Not so fast. And this is where our cautionary tale really begins.
First, a little background. The photo below is the bridge at Northside Drive and Bankhead Highway in downtown Atlanta. Originally built in 1912, it was a major thoroughfare into the city long before the interstate highway system was even an idea on a drafting board. Years of progress, neglect, and shifting priorities– as well as the fact that the far end of the bridge now simply stops in mid-air 100 feet above some railroad tracks– have transformed it into “The Bridge to Nowhere.” The bridge has become a haven and encampment for some of Atlanta’s homeless population. I’ve photographed it several times over the years.

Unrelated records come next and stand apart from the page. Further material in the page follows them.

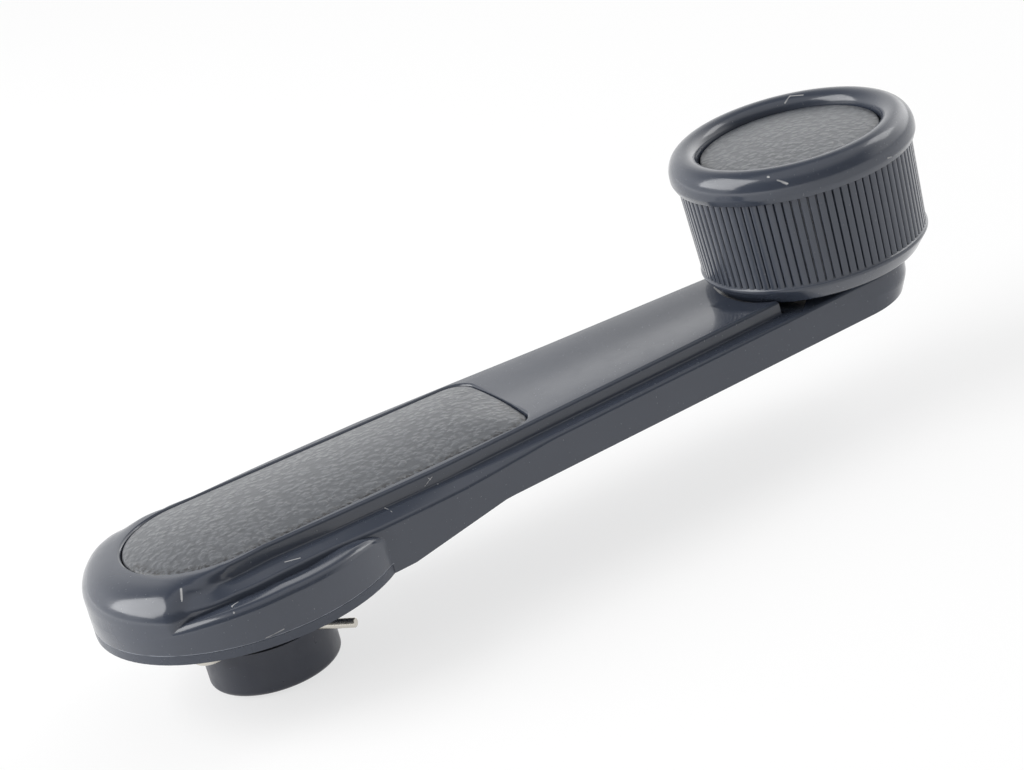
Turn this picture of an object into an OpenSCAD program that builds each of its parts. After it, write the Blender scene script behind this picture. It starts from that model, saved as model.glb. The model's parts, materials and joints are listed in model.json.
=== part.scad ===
// Window crank handle with a turning ribbed knob.
// The origin is the centre of the boss's end face, on the hub axis.
// +Z runs up the hub axis towards the knob, and +X runs along the arm to the knob.

/* [Arm] */
// Distance from the hub axis to the knob axis
arm_reach = 105; // [95:1:120]
// Radius of the arm's round end under the knob
arm_tip_r = 12.2; // [11.6:0.1:13.5]
// Radius of the arm's round hub end
arm_root_r = 19.4; // [18.8:0.1:20]
// How far the centre of that round end lies behind the hub axis
arm_root_back = 4.4; // [3.8:0.1:4.6]
// Rise of the arm's underside above the underside of the hub flange
arm_rise = 2.6; // [2:0.1:3.2]
// Height of the arm's side wall, up to the narrow ledge
side_h = 5.8; // [5.6:0.1:6.6]
// Height of the raised top above that ledge
top_h = 2.2; // [2:0.1:2.8]
// Half width of the raised top beside the hub
top_root_w = 13.6; // [13.4:0.1:14]
// Half width of the raised top near the knob
top_tip_w = 10.2; // [9.8:0.1:10.6]
// Wall thickness of the arm shell
shell_wall = 2.2; // [1.8:0.1:2.4]
// Skin left over the cavity under the grained insert
shell_skin = 2; // [1.7:0.1:2]
// How far the upper part of the tip's end stands out past its foot
tip_bulge = 1; // [0:0.1:1.2]
// Radius of the shallow round step in the arm's top around the knob
seat_r = 20.6; // [20.2:0.1:22]
// Depth of that step
seat_step = 0.4; // [0.3:0.05:0.6]
// Radius of the deeper seat right under the knob
seat_well_r = 17.2; // [17:0.1:17.8]

/* [Hub] */
// Radius of the round hub flange
flange_r = 24; // [23.8:0.1:25]
// Height of the hub flange, back cover and all
flange_h = 6.8; // [6.4:0.1:7.2]
// Radius of the boss
boss_r = 10.2; // [9.8:0.1:10.6]
// How far the boss stands below the hub flange
boss_drop = 13.8; // [12:0.2:16]
// Radius of the splined socket, over the teeth
socket_r = 5.2; // [4.8:0.1:5.3]
// Depth of the splined socket
socket_depth = 12.6; // [11:0.2:14]
// Number of spline grooves
spline_count = 24; // [16:1:26]
// Outer radius of the spline bush
bush_r = 7.8; // [7.4:0.1:8]
// Thickness of the back cover at its rim
cover_t = 1.4; // [1.2:0.1:1.6]

/* [Clip] */
// Diameter of the retaining clip's wire
wire_d = 1.5; // [1.2:0.1:1.6]
// Height of the wire's centre above the boss's end face
clip_z = 7.9; // [6.5:0.1:9]
// Length of each flared end
flare_length = 12.2; // [10:0.2:13]
// Angle of each flared end from the arm's direction
flare_angle = 49; // [40:1:60]

/* [Insert] */
// Length of the insert from the hub axis towards the knob
insert_reach = 46.2; // [42:0.2:47]
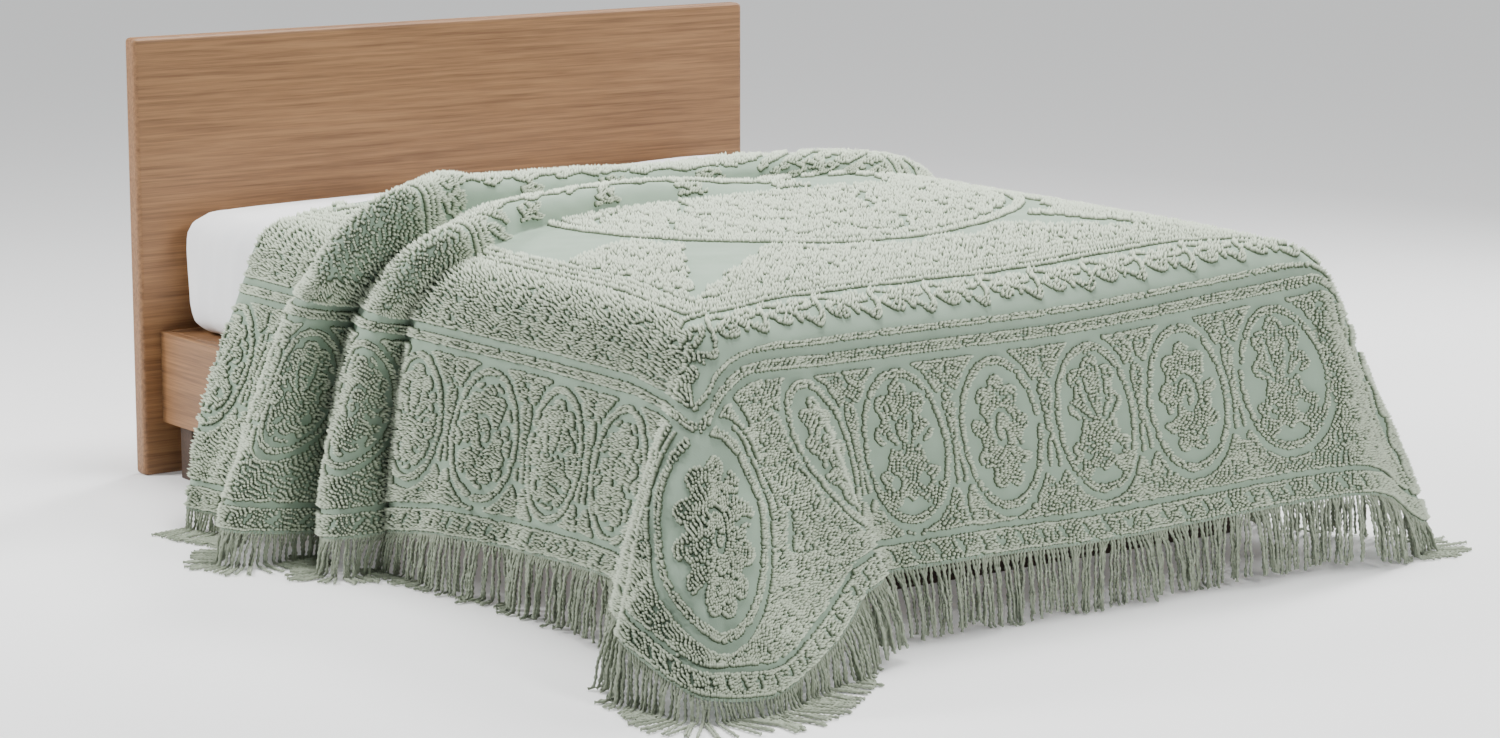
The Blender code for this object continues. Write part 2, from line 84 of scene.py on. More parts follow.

This particular image did not come from my hard drive or any of my backups. This image came off a Flickr photostream. Not MY Flickr photostream, but A Flickr photostream. This photo had been part of a multi-DVD backup that I simply threw in the trash several years ago when I switched to external hard drives. I have no earthly idea how, why, or where these discs were found, or what possessed the finder to check what was on them. Apparently he/she could not have just been a run-of-the-mill, garbage-picking identity thief like everyone else. No. This culprit was content to post eight of my photos to their Flickr page.
We are practically hard-wired to protect our personal and financial information by shredding or otherwise destroying it before it goes in the trash. Sometimes I even throw pieces of stuff away in different trash cans. Do you really want your images showing up on a photo sharing site without your knowledge? How about a stock agency? Obviously, the answer is a resounding NO. So, what do you do? Simple. Destroy the backup before you dispose of it. Some shredders are powerful enough for discs. If you don’t have a shredder, a hammer, screwdriver, knife, letter opener, or any sharp object can inflict enough damage to the disc surface to prevent anyone from misappropriating your images. External hard drives and jump drives can either be physically destroyed, or be wiped and rendered unrecoverable with programs like KillDisk.
As technology continues its upward march, concerns over the best way to dispose of digital media will hopefully become less and less of an issue. With bigger and bigger file sizes– particularly from cameras with full frame sensors– backup storage options are becoming more and more sophisticated, hopefully making concerns over proper disposal eventually a moot point. In the meantime, however, they’re your photos. Protect them.